An orbital elevator is not neutral infrastructure.

It becomes one of the most strategically significant assets on Earth.

Key implications:

Control of Access

  • Whoever controls the elevator controls the cheapest path to orbit
  • Launch independence becomes asymmetric

Rapid Deployment

  • Satellites, surveillance systems, and defensive platforms can be deployed continuously
  • Replacement cycles become trivial

Orbital Presence

  • Persistent infrastructure (stations, sensors, platforms) becomes economically sustainable
  • Space becomes an operational domain, not just observational

This creates a strong incentive for:

  • Multinational governance models
  • Or, conversely, intense geopolitical competition

The elevator is analogous to:

  • A canal chokepoint
  • A global energy grid
  • A strategic military base

All in one.


6. Climate Implications: Risk and Opportunity

This is where long-range thinking matters most.

Positive potential:

Reduced Rocket Emissions

  • Eliminates the need for constant chemical launches
  • Reduces black carbon and upper-atmosphere pollution

Space-Based Solar Power

  • Continuous clean energy supply
  • Potential baseload replacement for fossil fuels

Off-World Industry

  • Moves high-emission processes away from Earth
  • Reduces land and ecosystem pressure

Risks:

Over-Acceleration

  • Cheaper access could increase total industrial throughput
  • Without governance, environmental externalities may shift—not disappear

Orbital Debris

  • Increased activity without coordination could worsen congestion

The elevator is not inherently “green”—it is a force multiplier. Outcomes depend on governance.

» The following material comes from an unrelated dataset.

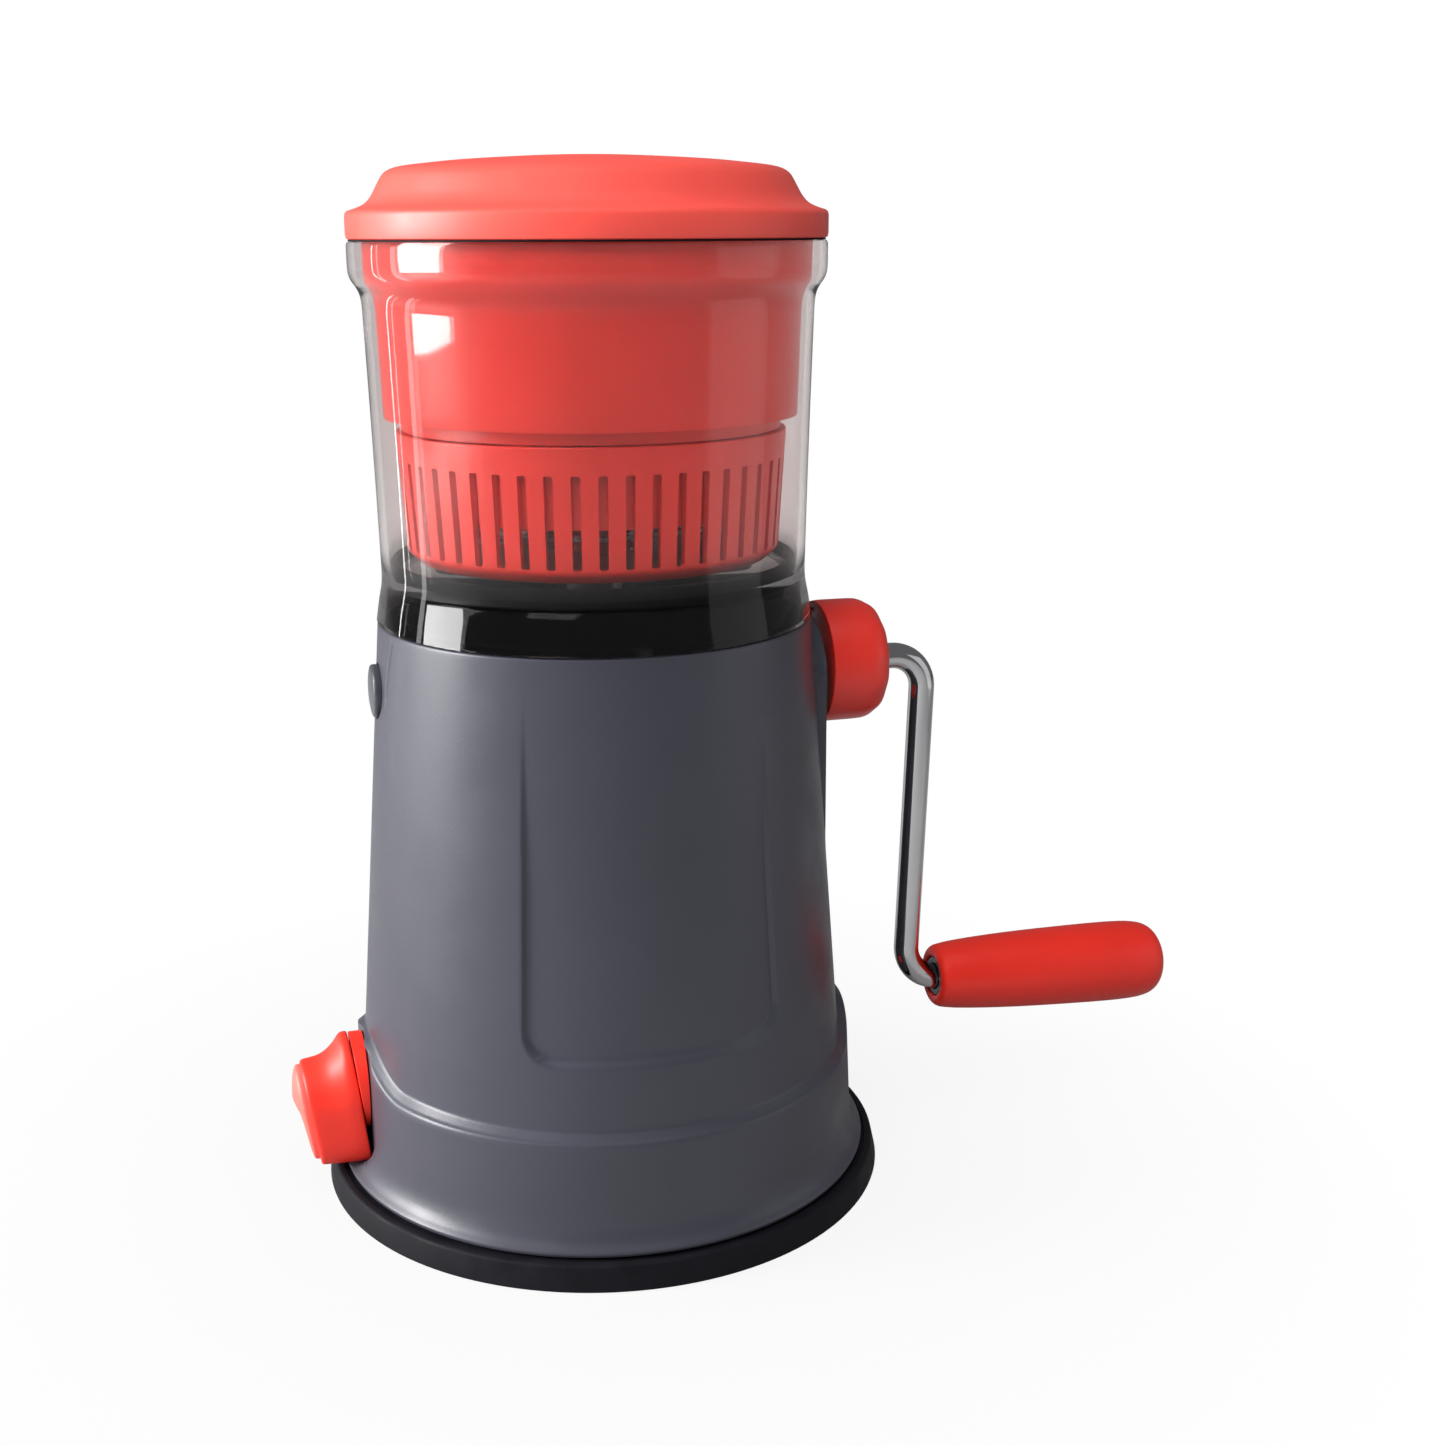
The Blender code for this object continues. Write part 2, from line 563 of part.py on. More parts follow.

7. Humanitarian Impact: Access, Resilience, and Inequality

At first glance, an orbital elevator seems far removed from humanitarian outcomes. It isn’t.

Positive pathways:

Global Connectivity

  • Cheaper satellite deployment improves communications coverage
  • Remote regions gain access to digital infrastructure

Disaster Response

  • Rapid deployment of observation and communication systems
  • Real-time monitoring of climate events

Resource Distribution

  • Space-based energy and materials could reduce scarcity pressures

But also:

Access Inequality

  • If controlled privately or nationally, benefits concentrate
  • Global South risks becoming dependent rather than empowered

The key variable is governance design:

  • Open-access infrastructure vs controlled monopoly
  • Public-good framing vs extractive model

8. Why This Aligns with Long-Range Thinking

An orbital elevator is not a short-term ROI project.

  • Development timeline: decades
  • Capital requirement: tens to hundreds of billions
  • Payoff horizon: generational

This is exactly the type of infrastructure that:

  • Markets underinvest in (too long-term)
  • Governments underprioritise (political cycles too short)

Which is why it sits directly in the domain of long-range institutions.

If built, it becomes:

  • A backbone for future industry
  • A lever for climate strategy
  • A determinant of geopolitical balance

Final Position

A fully funded orbital elevator does not just reduce launch costs.

It:

  • Converts space from an event-driven domain into continuous infrastructure
  • Adds a new layer to the global economy
  • Redefines resource constraints
  • Introduces both stabilising and destabilising geopolitical forces

Most importantly, it forces a choice:

Do we treat space as a shared extension of human civilisation—or as the next contested frontier?

That decision will matter more than the engineering.